Seiring berjalannya waktu, Komunitas Semai kemudian mencoba menciptakan ruang-ruang pertemuan yang hangat dan dekat. Yaitu antara para korban dan penyintas pelanggaran hak asasi manusia dengan para orang-orang muda.
“Kami melihat, dalam skala dan konteks yang beragam, ada keterputusan kisah-kisah pelanggaran HAM masa lalu ke sebagian dari orang- orang muda sekarang, meski kisah-kisah itu bermunculan juga dalam berbagai bentuk,” ucapnya.
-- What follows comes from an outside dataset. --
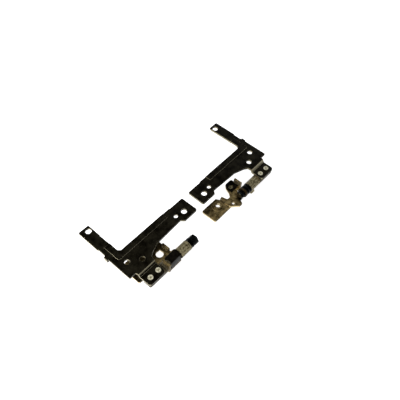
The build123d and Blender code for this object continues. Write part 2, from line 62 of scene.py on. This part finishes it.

Menurut Pupung, penyebab dari keterputusan kisah pelanggaran HAM ke anak muda sangat beragam. Mulai dari penyajian yang tidak menarik, keterbatasan ruang-ruang pertukaran wacana, distribusi pengetahuan yang tidak strategis, hingga upaya-upaya menyembunyikan kisah-kisah itu oleh negara.
BACA JUGA: Ajak Eksplorasi Sejarah dengan Cara Kekinian, Yuk Kenalan dengan Komunitas Sigarda!
Di sisi yang lain, kisah-kisah pelanggaran HAM sering kali hanya memunculkan para elit-elit politik dan pelaku. Cerita personal, khususnya yang dialami para korban dan penyintas seringkali tidak muncul atau bahkan tidak dianggap penting untuk muncul.
“Padahal, cerita personal yang penuh emosi ini yang bisa membuat banyak orang untuk berempati. Mencakup kisah-kisah para penyintas menghadapi, bertahan, dan melawan ketidakadilan yang mereka alami, tidak melulu soal siksa dan derita,” ujar Pupung.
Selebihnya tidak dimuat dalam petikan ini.